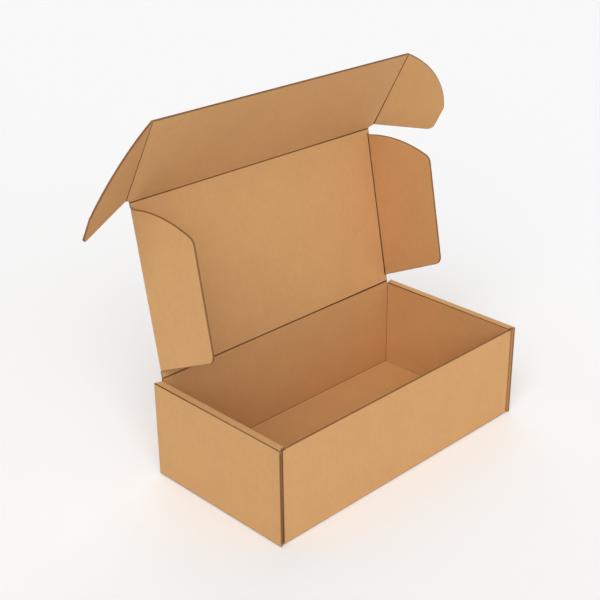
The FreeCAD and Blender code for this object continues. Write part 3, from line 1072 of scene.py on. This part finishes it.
def pale_floor(studio):
    """A wide floor just under the box. Seen directly it is lifted to the backdrop's brightness
    where no shadow lies."""
    material = bpy.data.materials.new("pale floor")
    material.use_nodes = True
    tree = material.node_tree
    shader = tree.nodes["Principled BSDF"]
    shader.inputs["Base Color"].default_value = (*studio.floor, 1.0)
    shader.inputs["Roughness"].default_value = 1.0
    shader.inputs["Specular IOR Level"].default_value = 0.0
    shader.inputs["Emission Color"].default_value = (1.0, 1.0, 1.0, 1.0)
    lift = max(0.0, studio.backdrop - studio.open_floor)
    shown = math_node(tree, "MULTIPLY", seen_directly(tree), lift)
    tree.links.new(shown, shader.inputs["Emission Strength"])
    corners = rectangle(-FLOOR_REACH, FLOOR_REACH, -FLOOR_REACH, FLOOR_REACH)
    mesh = bpy.data.meshes.new("floor")
    mesh.from_pydata([(x, y, FLOOR_LEVEL) for x, y in corners], [], [(0, 1, 2, 3)])
    mesh.materials.append(material)
    return bpy.data.objects.new("floor", mesh)


def even_light(studio):
    """A world that lights evenly, and is as bright as the backdrop where it is seen directly."""
    world = bpy.data.worlds.new("even light")
    world.use_nodes = True
    tree = world.node_tree
    background = tree.nodes["Background"]
    background.inputs["Color"].default_value = (1.0, 1.0, 1.0, 1.0)
    lift = studio.backdrop - studio.ambient
    shown = math_node(tree, "MULTIPLY_ADD", seen_directly(tree), lift, studio.ambient)
    tree.links.new(shown, background.inputs["Strength"])
    return world


def broad_light(name, azimuth, elevation, spread, irradiance):
    """A far light with a wide disc, from an azimuth about the box and an elevation above the
    floor. Azimuth 0 is in front of the box and 90 degrees to its right."""
    data = bpy.data.lights.new(name, "SUN")
    data.angle = math.radians(spread)
    data.energy = irradiance
    light = bpy.data.objects.new(name, data)
    light.rotation_euler = (math.radians(90 - elevation), 0, math.radians(azimuth))
    return light


def photo_camera(studio):
    """The camera where the photo was taken from."""
    data = bpy.data.cameras.new("camera")
    data.lens = studio.lens
    data.sensor_width = SENSOR_WIDTH
    data.shift_x, data.shift_y = CAMERA_SHIFT
    data.clip_start = NEAREST_SEEN
    camera = bpy.data.objects.new("camera", data)
    camera.location = CAMERA_PLACE
    camera.rotation_euler = (math.radians(90 - CAMERA_DOWN), 0.0, math.radians(CAMERA_ROUND))
    return camera


class MAILER_OT_stage(Operator):
    """Sets the pale floor, the soft light and the camera"""

    bl_idname = "mailer.stage"
    bl_label = "Set the stage"

    def execute(self, context):
        studio, scene = settings().studio, context.scene
        floor, camera = pale_floor(studio), photo_camera(studio)
        things = [floor, camera]
        for name, direction in LIGHTS.items():
            things.append(broad_light(name + " light", *direction, getattr(studio, name)))
        for thing in things:
            scene.collection.objects.link(thing)
        scene.world = even_light(studio)
        scene.camera = camera
        scene.view_settings.view_transform = "Standard"
        return {"FINISHED"}


class MAILER_PT_sidebar(Panel):
    """Sizes, finish and build steps of the mailer box"""

    bl_idname = "MAILER_PT_sidebar"
    bl_label = "Mailer Box"
    bl_space_type = "VIEW_3D"
    bl_region_type = "UI"
    bl_category = "Mailer Box"

    def draw(self, context):
        """Each group's settings in a box of its own, and a button for each step."""
        for title in ("board", "tray", "lid", "finish", "studio"):
            group = getattr(context.scene.mailer_box, title)
            area = self.layout.box()
            area.label(text=title.capitalize())
            for name in group.__annotations__:
                area.prop(group, name)
        for step in STEPS:
            self.layout.operator(step.bl_idname)


STEPS = (
    MAILER_OT_tray,
    MAILER_OT_lid,
    MAILER_OT_tuck_flap,
    MAILER_OT_side_flaps,
    MAILER_OT_creases,
    MAILER_OT_stage,
)
SETTINGS = (BoardSheet, TraySizes, LidSizes, KraftFinish, Studio, MailerBox)
CLASSES = (*SETTINGS, *STEPS, MAILER_PT_sidebar)


def register():
    """Adds the settings, the steps and the panel to Blender."""
    for cls in CLASSES:
        bpy.utils.register_class(cls)
    bpy.types.Scene.mailer_box = PointerProperty(type=MailerBox)


def unregister():
    """Takes them away again."""
    del bpy.types.Scene.mailer_box
    for cls in reversed(CLASSES):
        bpy.utils.unregister_class(cls)


def main():
    """Builds the box step by step."""
    register()
    bpy.ops.mailer.tray()
    bpy.ops.mailer.lid()
    bpy.ops.mailer.tuck_flap()
    bpy.ops.mailer.side_flaps()
    bpy.ops.mailer.creases()
    bpy.ops.mailer.stage()


if __name__ == "__main__":
    main()
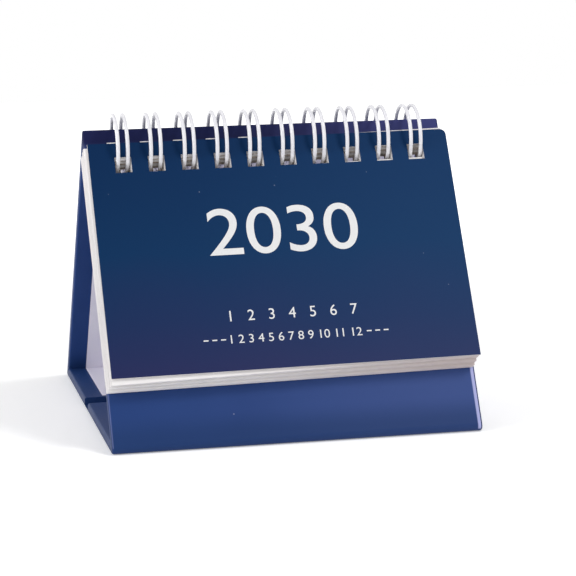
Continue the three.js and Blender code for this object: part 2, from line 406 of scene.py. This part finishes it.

EXERCISE DETAILS – Please return every line from the first one in the records above down to the line containing "return world", including both, exactly as written and nothing more.

EXERCISE RESPONSE –
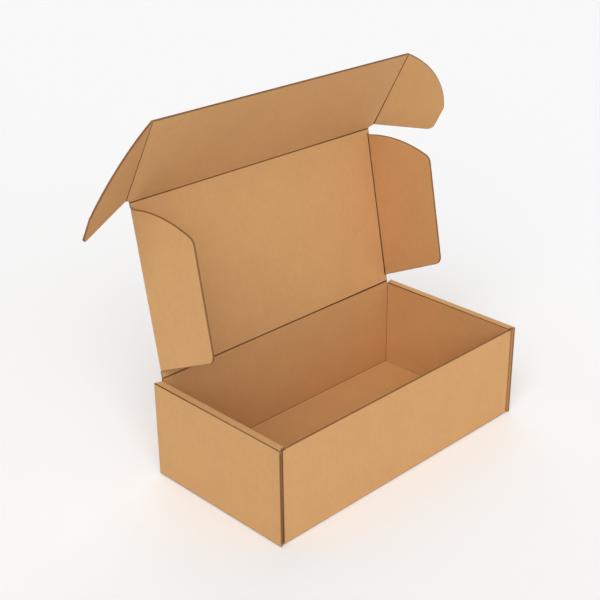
The FreeCAD and Blender code for this object continues. Write part 3, from line 1072 of scene.py on. This part finishes it.
def pale_floor(studio):
    """A wide floor just under the box. Seen directly it is lifted to the backdrop's brightness
    where no shadow lies."""
    material = bpy.data.materials.new("pale floor")
    material.use_nodes = True
    tree = material.node_tree
    shader = tree.nodes["Principled BSDF"]
    shader.inputs["Base Color"].default_value = (*studio.floor, 1.0)
    shader.inputs["Roughness"].default_value = 1.0
    shader.inputs["Specular IOR Level"].default_value = 0.0
    shader.inputs["Emission Color"].default_value = (1.0, 1.0, 1.0, 1.0)
    lift = max(0.0, studio.backdrop - studio.open_floor)
    shown = math_node(tree, "MULTIPLY", seen_directly(tree), lift)
    tree.links.new(shown, shader.inputs["Emission Strength"])
    corners = rectangle(-FLOOR_REACH, FLOOR_REACH, -FLOOR_REACH, FLOOR_REACH)
    mesh = bpy.data.meshes.new("floor")
    mesh.from_pydata([(x, y, FLOOR_LEVEL) for x, y in corners], [], [(0, 1, 2, 3)])
    mesh.materials.append(material)
    return bpy.data.objects.new("floor", mesh)


def even_light(studio):
    """A world that lights evenly, and is as bright as the backdrop where it is seen directly."""
    world = bpy.data.worlds.new("even light")
    world.use_nodes = True
    tree = world.node_tree
    background = tree.nodes["Background"]
    background.inputs["Color"].default_value = (1.0, 1.0, 1.0, 1.0)
    lift = studio.backdrop - studio.ambient
    shown = math_node(tree, "MULTIPLY_ADD", seen_directly(tree), lift, studio.ambient)
    tree.links.new(shown, background.inputs["Strength"])
    return world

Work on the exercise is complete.